CYC Game November 17, 2007Posted by Andre Vellino in Knowledge Representation, Logic, Semantics.
In the “neat vs. scruffy” debate in AI, my dedication to the “neat” camp is wavering. Granted that logic is interesting and useful, but is it really the right formalism for knowledge representation?
Take the CYC project, for example. It is tempting to believe, following Witgenstein’s Tractatus that “the world is the totality of facts” and “the facts in logical space are the world”. And the CYC project has been driven by this temptation: OpenCYC now contains about 300,000 “concepts”, 3,000,000 “assertions” and 26,000 relations between them and an inference engine with which to draw conclusions.
If you believe in helping CYC to learn, you can play this collaborative game to help CYC learn more facts about the world. The game composes (seemingly random) questions about relations that might be meaningful or true or false and you get to tell it whether these generated propositions are true or not.
Tools are typically found in jewelry store facility (sic – absence of “a” article between “in” and “jewelry”)
True or false? Well, that’s a good question isn’t it? What does CYC mean by “tools”? Garden tools? Woodworking tools? or Watch repair tools? Apparently 36% of game-players think this proposition is false. But it’s true, under at least one sensible interpretation of “tools”, right?
Every internal combustion-powered motor vehicle has exactly one gas cap.
Only 41% of respondents thought that was true. Well, of course, this proposition isn’t necessarily true. Some vehicles may have two gas-tanks, but generally it is true. Do we really need to encode universally quantified assertions of any kind? I suppose the reason would be to save space and to use universal instantiation to deduce new facts from general rules.

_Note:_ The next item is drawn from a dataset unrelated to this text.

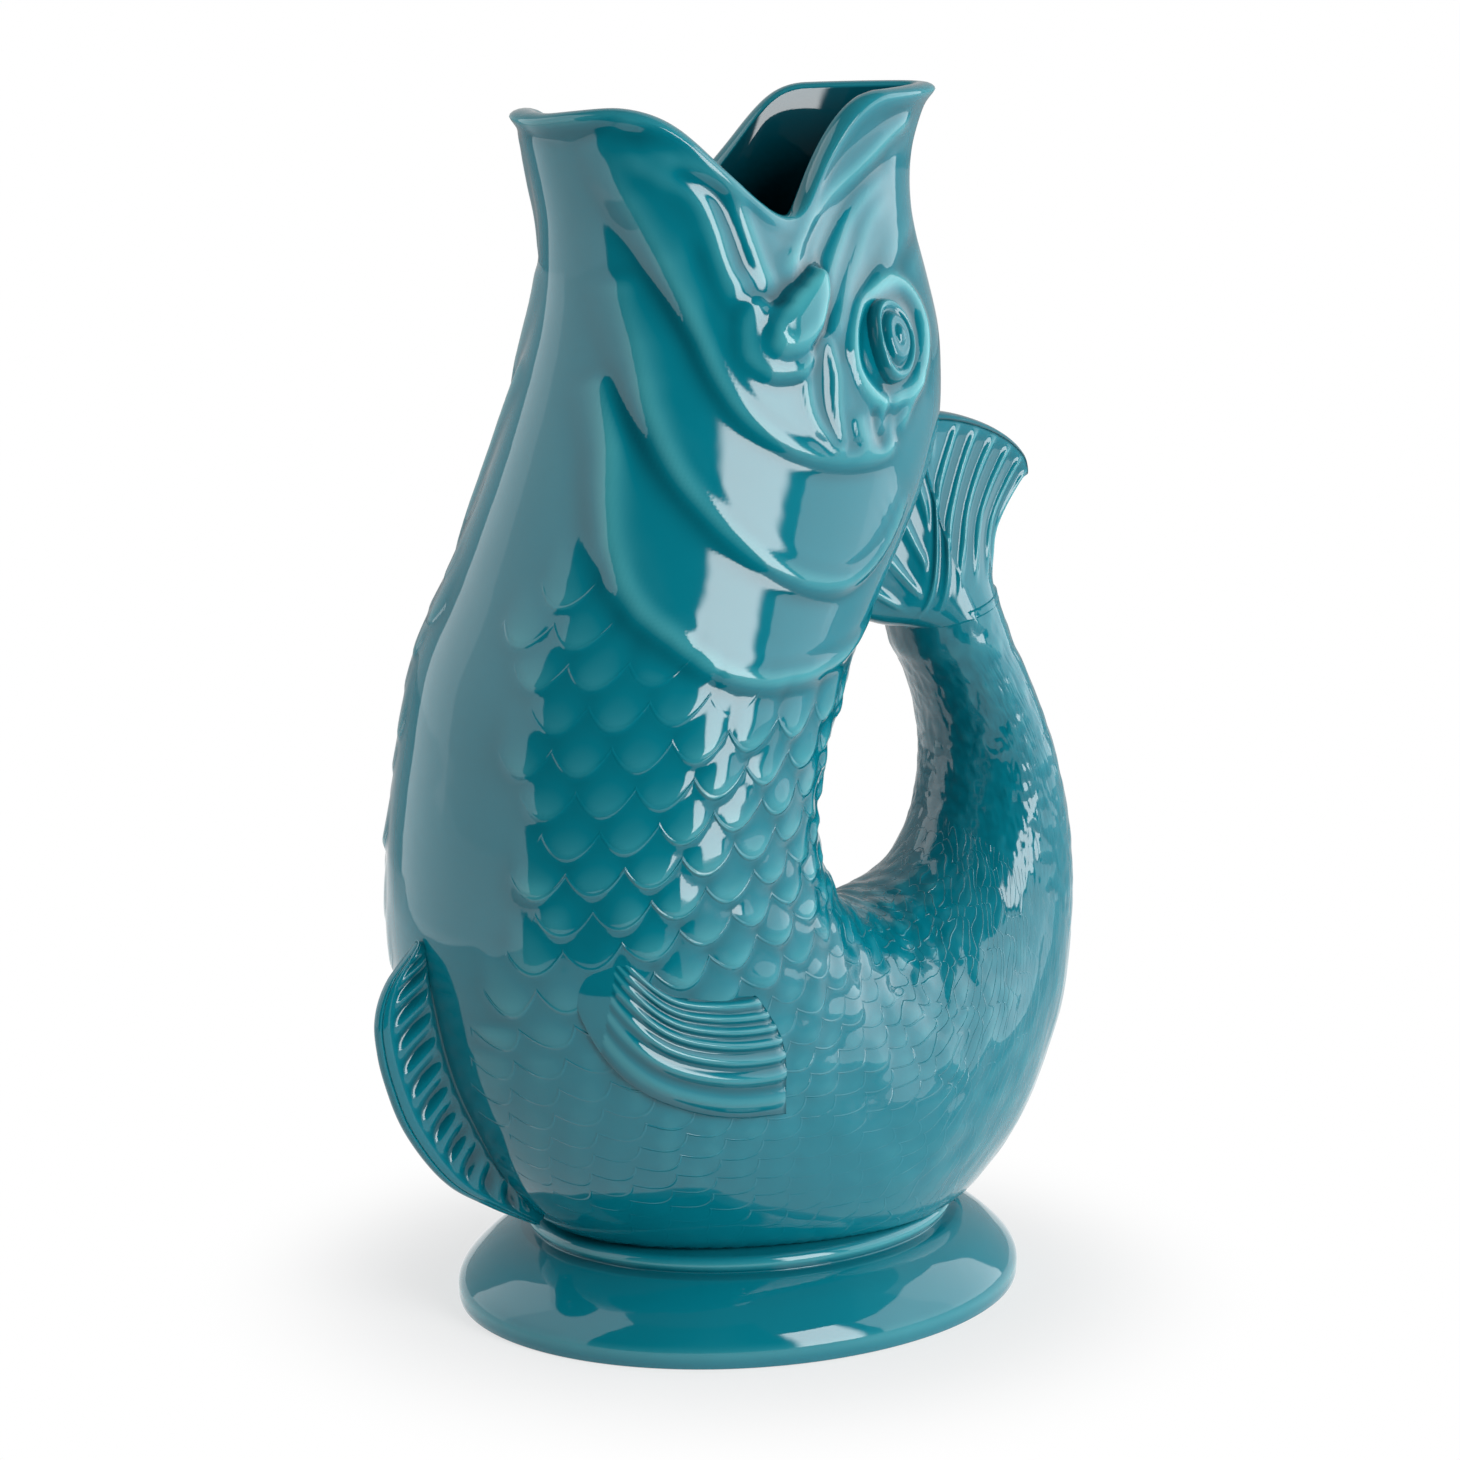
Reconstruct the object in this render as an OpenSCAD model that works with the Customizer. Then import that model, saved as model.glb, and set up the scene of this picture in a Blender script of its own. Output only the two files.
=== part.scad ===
// Gurgle jug: a slip-cast fish standing on its belly, mouth up, whose hollow tail
// curls up its own back as the handle and gulps air while the jug pours.
// Origin on the table under the middle of the whole jug, +Z up, lower lip toward -X.

/* [Jug] */
// height from the table to the top of the mouth
jug_h = 250; // [200:5:300]
// run of the fish, front of the belly to back of the tail
jug_l = 160; // [140:2:184]
// width of the trunk where it is fullest
jug_w = 91; // [80:1:110]
// how far the foot's own middle lies behind the middle of the whole jug
foot_x = 3.3; // [2:0.1:5]
// thickness of the cast clay wall
wall = 4.5; // [3:0.5:5.5]
// how far the mouth dips at the corners of the jaws
mouth_dip = 22; // [12:1:26]
// height of the rounded crest along the lip
lip_crest = 1.4; // [0.5:0.1:2.4]
// slip left between a sprigged piece and the body
luting = 0.2; // [0.1:0.05:0.3]

/* [Foot] */
// length of the standing foot
foot_l = 125; // [112:1:140]
// width of the standing foot
foot_w = 108; // [98:1:120]
// height of the seat on which the belly stands
foot_h = 19; // [17:0.5:21]
// length of the waist above the foot
waist_l = 92; // [84:1:98]
// width of the waist above the foot
waist_w = 80; // [74:1:86]
// upright edge round the bottom of the foot
foot_edge = 3.5; // [2:0.5:6]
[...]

But do we in fact reason in Socratic syllogisms?
Consider this assertion from the CYC game:
Most BTR70 armored personnel carriers are wider than most BDRM-2s.

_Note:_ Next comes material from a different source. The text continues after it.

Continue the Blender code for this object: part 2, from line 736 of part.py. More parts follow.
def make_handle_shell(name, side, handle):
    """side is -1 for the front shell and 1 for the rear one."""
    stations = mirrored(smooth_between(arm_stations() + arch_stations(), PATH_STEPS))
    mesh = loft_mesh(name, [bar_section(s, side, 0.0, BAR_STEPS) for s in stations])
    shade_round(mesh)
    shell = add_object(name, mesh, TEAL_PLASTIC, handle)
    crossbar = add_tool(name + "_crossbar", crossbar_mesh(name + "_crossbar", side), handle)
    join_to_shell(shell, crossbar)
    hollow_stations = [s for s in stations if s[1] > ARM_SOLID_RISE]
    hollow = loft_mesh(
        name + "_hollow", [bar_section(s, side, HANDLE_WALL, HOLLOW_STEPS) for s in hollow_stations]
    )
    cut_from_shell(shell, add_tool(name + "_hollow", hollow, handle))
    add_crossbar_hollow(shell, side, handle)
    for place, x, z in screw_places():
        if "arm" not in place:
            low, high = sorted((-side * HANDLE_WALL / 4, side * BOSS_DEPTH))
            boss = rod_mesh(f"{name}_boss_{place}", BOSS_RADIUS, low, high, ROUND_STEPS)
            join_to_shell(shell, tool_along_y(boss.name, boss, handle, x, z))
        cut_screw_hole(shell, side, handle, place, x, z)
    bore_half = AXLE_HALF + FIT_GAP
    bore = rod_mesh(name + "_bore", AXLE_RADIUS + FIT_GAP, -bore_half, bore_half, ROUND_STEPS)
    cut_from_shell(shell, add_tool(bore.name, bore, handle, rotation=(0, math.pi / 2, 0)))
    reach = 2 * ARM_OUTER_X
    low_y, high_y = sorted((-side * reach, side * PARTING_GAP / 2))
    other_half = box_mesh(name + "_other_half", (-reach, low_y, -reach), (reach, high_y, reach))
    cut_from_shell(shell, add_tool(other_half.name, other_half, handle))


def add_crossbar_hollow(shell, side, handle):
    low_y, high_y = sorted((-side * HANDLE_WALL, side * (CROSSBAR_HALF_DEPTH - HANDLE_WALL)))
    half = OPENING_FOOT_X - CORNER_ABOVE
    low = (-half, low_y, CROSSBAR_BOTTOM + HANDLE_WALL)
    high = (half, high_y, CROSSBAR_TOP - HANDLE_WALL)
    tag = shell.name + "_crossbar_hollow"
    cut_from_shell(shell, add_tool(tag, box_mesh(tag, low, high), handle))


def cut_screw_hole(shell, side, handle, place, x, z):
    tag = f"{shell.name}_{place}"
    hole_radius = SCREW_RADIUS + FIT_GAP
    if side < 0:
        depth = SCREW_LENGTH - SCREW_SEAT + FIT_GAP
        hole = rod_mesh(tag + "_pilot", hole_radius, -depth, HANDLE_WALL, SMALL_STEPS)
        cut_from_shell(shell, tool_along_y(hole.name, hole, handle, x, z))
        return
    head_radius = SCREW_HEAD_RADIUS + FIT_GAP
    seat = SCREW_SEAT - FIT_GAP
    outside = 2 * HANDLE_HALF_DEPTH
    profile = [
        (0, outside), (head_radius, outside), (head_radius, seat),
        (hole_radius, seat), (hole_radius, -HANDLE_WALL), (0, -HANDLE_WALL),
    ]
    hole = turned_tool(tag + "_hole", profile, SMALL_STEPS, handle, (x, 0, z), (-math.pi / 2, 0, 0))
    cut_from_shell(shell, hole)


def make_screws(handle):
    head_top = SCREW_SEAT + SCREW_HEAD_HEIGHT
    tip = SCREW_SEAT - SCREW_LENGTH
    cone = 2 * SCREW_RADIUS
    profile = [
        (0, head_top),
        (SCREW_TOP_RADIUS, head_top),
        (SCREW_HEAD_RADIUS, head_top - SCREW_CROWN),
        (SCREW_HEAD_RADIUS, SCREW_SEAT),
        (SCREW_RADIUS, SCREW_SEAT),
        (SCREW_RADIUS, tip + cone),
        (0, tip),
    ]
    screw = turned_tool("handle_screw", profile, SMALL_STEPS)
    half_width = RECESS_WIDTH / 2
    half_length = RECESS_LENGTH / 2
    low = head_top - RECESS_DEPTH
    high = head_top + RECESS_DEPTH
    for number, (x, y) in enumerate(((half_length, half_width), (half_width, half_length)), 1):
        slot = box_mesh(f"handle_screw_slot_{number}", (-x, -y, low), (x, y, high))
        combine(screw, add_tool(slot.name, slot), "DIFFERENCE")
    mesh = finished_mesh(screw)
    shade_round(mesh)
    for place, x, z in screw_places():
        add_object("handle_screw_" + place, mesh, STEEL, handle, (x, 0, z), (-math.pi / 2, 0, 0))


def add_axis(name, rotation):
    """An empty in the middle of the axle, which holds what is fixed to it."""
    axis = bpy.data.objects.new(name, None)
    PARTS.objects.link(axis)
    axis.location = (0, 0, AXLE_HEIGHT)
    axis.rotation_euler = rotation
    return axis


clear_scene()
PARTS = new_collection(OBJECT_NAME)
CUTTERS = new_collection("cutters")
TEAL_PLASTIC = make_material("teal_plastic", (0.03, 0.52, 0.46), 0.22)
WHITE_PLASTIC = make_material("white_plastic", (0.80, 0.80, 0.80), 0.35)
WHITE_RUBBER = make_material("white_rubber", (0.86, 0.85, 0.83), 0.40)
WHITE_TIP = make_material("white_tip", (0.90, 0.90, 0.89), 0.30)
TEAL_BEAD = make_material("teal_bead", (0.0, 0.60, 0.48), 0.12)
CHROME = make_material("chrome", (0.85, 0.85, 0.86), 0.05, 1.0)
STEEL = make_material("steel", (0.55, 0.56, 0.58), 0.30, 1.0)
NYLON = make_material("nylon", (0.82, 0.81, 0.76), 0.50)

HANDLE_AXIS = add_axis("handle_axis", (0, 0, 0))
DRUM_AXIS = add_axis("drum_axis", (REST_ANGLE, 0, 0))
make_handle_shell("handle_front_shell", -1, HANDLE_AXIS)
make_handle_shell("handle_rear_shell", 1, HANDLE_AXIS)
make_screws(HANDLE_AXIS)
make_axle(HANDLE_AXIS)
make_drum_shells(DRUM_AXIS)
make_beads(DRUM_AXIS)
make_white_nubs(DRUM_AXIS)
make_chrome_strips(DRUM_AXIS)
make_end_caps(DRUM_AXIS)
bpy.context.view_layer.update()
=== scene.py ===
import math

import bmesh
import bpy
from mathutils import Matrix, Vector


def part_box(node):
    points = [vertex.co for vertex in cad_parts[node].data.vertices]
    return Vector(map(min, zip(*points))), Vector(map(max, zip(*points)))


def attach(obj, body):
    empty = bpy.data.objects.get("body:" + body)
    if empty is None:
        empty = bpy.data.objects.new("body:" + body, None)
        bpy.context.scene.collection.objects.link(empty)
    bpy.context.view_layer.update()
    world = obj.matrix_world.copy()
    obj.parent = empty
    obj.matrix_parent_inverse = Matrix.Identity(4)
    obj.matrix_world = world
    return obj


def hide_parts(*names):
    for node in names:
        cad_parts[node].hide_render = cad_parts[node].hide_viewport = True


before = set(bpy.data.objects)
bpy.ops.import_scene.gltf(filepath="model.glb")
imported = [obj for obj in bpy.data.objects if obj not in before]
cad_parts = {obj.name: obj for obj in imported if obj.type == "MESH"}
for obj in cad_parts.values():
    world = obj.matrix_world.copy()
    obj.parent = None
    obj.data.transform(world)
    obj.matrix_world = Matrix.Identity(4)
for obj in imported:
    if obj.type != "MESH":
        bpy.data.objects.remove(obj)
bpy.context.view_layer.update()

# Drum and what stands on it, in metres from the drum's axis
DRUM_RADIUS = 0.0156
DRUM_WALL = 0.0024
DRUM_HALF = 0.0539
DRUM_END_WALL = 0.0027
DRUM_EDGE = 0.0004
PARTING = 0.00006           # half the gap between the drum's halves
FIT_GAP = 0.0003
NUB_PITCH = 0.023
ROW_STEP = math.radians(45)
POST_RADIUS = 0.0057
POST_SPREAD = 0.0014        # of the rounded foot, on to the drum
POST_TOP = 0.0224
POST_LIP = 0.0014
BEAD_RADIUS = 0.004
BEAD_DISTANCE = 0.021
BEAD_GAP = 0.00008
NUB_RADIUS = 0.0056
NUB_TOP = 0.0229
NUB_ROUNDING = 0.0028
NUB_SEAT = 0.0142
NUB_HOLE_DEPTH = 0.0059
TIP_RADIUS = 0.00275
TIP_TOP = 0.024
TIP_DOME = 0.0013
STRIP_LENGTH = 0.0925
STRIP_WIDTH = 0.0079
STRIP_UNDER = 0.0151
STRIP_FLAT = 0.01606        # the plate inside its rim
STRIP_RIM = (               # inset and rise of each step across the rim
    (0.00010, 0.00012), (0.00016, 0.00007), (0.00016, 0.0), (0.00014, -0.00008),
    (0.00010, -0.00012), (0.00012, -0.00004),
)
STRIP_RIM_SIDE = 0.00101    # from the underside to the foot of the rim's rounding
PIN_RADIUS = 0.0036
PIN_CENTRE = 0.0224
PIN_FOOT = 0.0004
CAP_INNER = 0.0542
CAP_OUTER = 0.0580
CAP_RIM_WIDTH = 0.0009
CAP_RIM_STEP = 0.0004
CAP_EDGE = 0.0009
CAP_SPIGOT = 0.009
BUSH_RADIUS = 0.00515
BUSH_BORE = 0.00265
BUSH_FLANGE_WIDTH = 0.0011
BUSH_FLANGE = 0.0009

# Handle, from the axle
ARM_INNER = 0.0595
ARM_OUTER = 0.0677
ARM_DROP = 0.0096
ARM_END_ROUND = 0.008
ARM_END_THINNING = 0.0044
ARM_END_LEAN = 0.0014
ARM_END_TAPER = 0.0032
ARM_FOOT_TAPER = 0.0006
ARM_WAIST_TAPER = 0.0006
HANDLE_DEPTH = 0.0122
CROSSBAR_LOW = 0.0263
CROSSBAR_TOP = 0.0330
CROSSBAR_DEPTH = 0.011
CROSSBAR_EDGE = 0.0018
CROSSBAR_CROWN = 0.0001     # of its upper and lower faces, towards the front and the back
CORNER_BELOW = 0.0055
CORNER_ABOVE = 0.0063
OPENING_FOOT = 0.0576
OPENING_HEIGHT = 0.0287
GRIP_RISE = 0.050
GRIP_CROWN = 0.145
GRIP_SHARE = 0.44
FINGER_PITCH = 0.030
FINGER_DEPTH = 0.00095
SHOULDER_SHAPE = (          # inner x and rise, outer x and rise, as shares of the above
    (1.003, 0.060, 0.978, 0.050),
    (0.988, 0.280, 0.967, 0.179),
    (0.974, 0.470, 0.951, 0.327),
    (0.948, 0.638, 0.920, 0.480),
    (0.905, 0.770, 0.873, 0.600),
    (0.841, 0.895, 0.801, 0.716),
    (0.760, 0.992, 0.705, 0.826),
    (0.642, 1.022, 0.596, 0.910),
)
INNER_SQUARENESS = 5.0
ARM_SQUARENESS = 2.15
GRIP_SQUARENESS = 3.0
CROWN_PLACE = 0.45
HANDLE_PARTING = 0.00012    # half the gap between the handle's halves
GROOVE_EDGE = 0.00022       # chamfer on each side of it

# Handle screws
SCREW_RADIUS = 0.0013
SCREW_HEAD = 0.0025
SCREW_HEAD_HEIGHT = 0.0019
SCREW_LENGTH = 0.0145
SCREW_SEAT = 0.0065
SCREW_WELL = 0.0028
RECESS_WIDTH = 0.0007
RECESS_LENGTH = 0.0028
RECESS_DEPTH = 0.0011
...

I have no idea, of course. But how many possible facts of that kind are there? Suppose there are even only 4 relations being considered between objects that take up volume in space: “wider”, “taller”, “heavier”, “more fragile than”. And suppose there are 100,000 objects worth considering under those relations. That’s about 20 million facts right there.
Another assertion was:
A feeling of courage is unlikely to be accompanied by a feeling of initiative.
100% of respondents (except me) thought this was false! Really? What about the (presumably) courageous world-war one soldiers who blindly followed orders to their certain deaths – were they showing initiative?
Or how about:
The act of Irish step dancing expresses enjoyment.
which CYC believes to be true. Well, I’m sure many Irish step dancers enjoy what they do and I doubt there’s much Irish dancing at funerals, but is this statement really true?
These completely nonsensical ones were pretty funny:
Pages are typically located in homes.
Alwayses are typically located in school building k through 12.
People typically perform or are involved in retirement more frequently than they perform or are involved in confusing an opponent.
One has to wonder: does a machine really “know” anything about the component terms in these assertions if it needs to ask about them?
What about transient “facts”, assertions whose truth depends on conditions in time? For instance:
Islam is a major religion in the united kingdom.
Most government ministers are taller than most spokespersons.
which CYC also believes to be true. Well I don’t know, but if these statements aren’t true now, it may well be one of these days and even if they are true now, this may not always be true. So in what sense are these assertions “facts”?